I'm not saying it's not interesting (I like reading about it FWIW), and I'm not saying it will never ever prove useful. But from resource allocation perspective, tens of billions of dollars required for high energy experiments seem to be much better spent on other areas of physics. That is, until the civilization advances far enough that understanding the depths of particle physics or cosmology becomes relevant.




> It seems the field has advanced so far that EVEN IF new discoveries emerge, they would be of no practical value

Particle physicists would disagree. A complete understanding of quantum mechanics, squared with general relativity, is very likely to have practical applications.

Cliche analogy: if you thought the world was flat and ships were falling off the end of the ocean, you might be investing your money in world-edge-detection; and you might say there's no point in studying the edge of the world itself because no practical value can come of it. You wouldn't have any idea that circumnavigation was (relatively) easy once you understood more about the nature of the world.

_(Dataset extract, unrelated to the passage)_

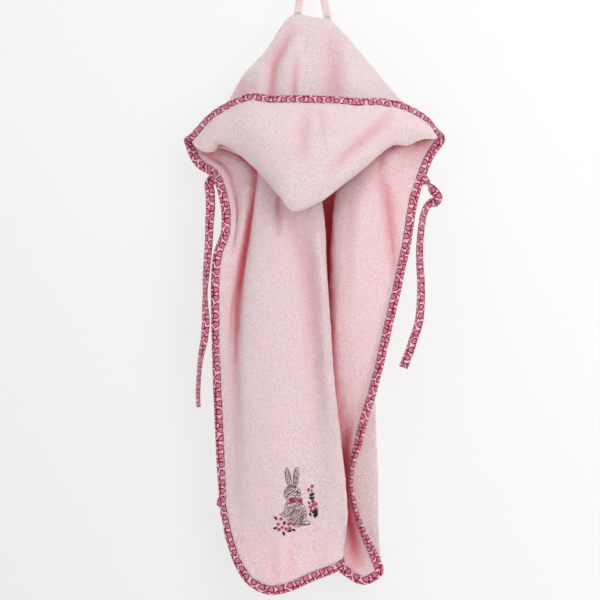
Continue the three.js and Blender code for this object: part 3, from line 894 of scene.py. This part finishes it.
BODY_ROWS, BODY_ACROSS = 300 // FINE, 20 // FINE
LOBE, CENTRE, RIGHT_HALF = (
    between(BODY_THREADS, BODY_ACROSS, *ends) for ends in ((4.5, 9.0), (5.5, 9.0), (16.5, 18.6))
)
BODY_CREASES = [
    # soft valley down the middle of the front lobe, and the ridge beside it
    ([(-27, -268), (-18, -305), (-8, -342), (-3, -380), (4, -470), (8, -580)], 5.0, 11.0, CENTRE),
    ([(-14, -286), (1, -311), (10, -349), (14, -400)], -3.0, 8.0, CENTRE),
    # short pit below the tip of the pouch
    ([(-38, -250), (-41, -272), (-42, -318)], 6.5, 5.0, LOBE),
    # pit and long soft valley of the right half, and the ridge beside it
    ([(85, -205), (85, -236), (93, -264), (97, -300), (104, -345), (108, -400)],
     8.0, 8.0, RIGHT_HALF),
    ([(66, -240), (60, -280), (56, -340), (56, -400)], -4.0, 10.0, RIGHT_HALF),
    # hollow of the right half behind the lower edge of the lobe, painting more shade
    ([(38, -576), (44, -620), (49, -664), (53, -702), (55, -736)], 9.0, 11.0, RIGHT_HALF, 0.095),
    # faint folds above the hem
    ([(-46, -690), (-49, -720), (-46, -755)], 2.2, 6.0, CENTRE),
    ([(-25, -684), (-28, -715), (-27, -748)], 1.8, 5.0, CENTRE),
]
body_grid, body_crease_shade = laid(BODY_THREADS, BODY_ROWS, BODY_ACROSS, BODY_CREASES, 1.0, 5)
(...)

> A complete understanding of quantum mechanics, squared with general relativity, is very likely to have practical applications.

But anything observable in the world of reasonable energies (up to whatever modern colliders achieve) can be predicted with existing theories.

If we discover something that only happens at astronomically high energies, would it really be that useful?


> But anything observable in the world of reasonable energies (up to whatever modern colliders achieve) can be predicted with existing theories.

This is classic "world is flat" / geocentric argument. Breakthroughs are impossible to predict but can't happen if we give up.

Edit:

> If we discover something that only happens at astronomically high energies, would it really be that useful?

We don't know. World being round turned out to be pretty useful.


Well, it's searching for the unknown and competitively FOMO -- fear of missing out. Searching for the unknown has worked great in the past. The physicists are under enormous pressure to publish good papers, and to this end they will push hard against the unknown, by whatever cleverness, directions, ideas, means, techniques, etc. they have. They may move to applied physics, research in engineering, etc.


Understanding how the universe works is more of an end-goal than a means towards anything.


Do you care about what the world is?